■ **WHAT TO WORK ON**
Give the data a second time, exactly and in full.

■ **PROVIDED DATA**
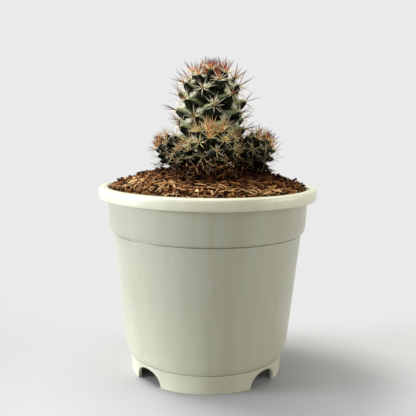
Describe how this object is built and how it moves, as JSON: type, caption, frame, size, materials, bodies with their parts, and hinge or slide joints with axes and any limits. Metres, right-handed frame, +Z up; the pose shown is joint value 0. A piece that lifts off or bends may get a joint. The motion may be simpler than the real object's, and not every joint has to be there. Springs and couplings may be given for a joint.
{
  "type": "potted round cactus",
  "caption": "Round warty cactus with spiny offsets round its base, in a footed plastic nursery pot filled with coconut-husk chips.",
  "frame": {"origin": "middle of the pot's foot ring, on the surface that the pot stands on", "axes": "+Z up along the pot's axis, -Y to the side seen in the picture, +X to the right in the picture"},
  "size_m": [0.11, 0.11, 0.1597],
  "materials": {
    "pot": "satin moulded polypropylene, pale ivory with a green cast",
    "soil": "dry coconut-husk chips and fibres, tan to near black",
    "cactus": "waxy grey-green skin with cream, amber and red-brown spines"
  },
  "bodies": {
    "root": {"pot": "pot", "soil": "soil", "mother_stem": "cactus", "offset_front": "cactus", "offset_right": "cactus", "offset_left": "cactus", "offset_small": "cactus", "offset_back": "cactus"}
  },
  "joints": []
}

■ **FULL OUTPUT**
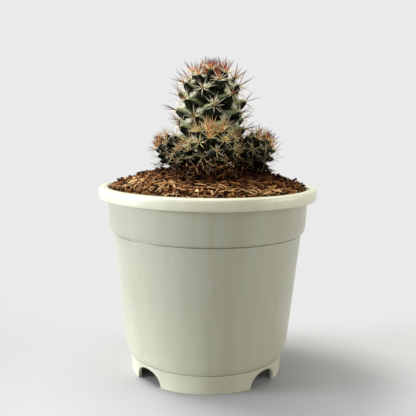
Describe how this object is built and how it moves, as JSON: type, caption, frame, size, materials, bodies with their parts, and hinge or slide joints with axes and any limits. Metres, right-handed frame, +Z up; the pose shown is joint value 0. A piece that lifts off or bends may get a joint. The motion may be simpler than the real object's, and not every joint has to be there. Springs and couplings may be given for a joint.
{
  "type": "potted round cactus",
  "caption": "Round warty cactus with spiny offsets round its base, in a footed plastic nursery pot filled with coconut-husk chips.",
  "frame": {"origin": "middle of the pot's foot ring, on the surface that the pot stands on", "axes": "+Z up along the pot's axis, -Y to the side seen in the picture, +X to the right in the picture"},
  "size_m": [0.11, 0.11, 0.1597],
  "materials": {
    "pot": "satin moulded polypropylene, pale ivory with a green cast",
    "soil": "dry coconut-husk chips and fibres, tan to near black",
    "cactus": "waxy grey-green skin with cream, amber and red-brown spines"
  },
  "bodies": {
    "root": {"pot": "pot", "soil": "soil", "mother_stem": "cactus", "offset_front": "cactus", "offset_right": "cactus", "offset_left": "cactus", "offset_small": "cactus", "offset_back": "cactus"}
  },
  "joints": []
}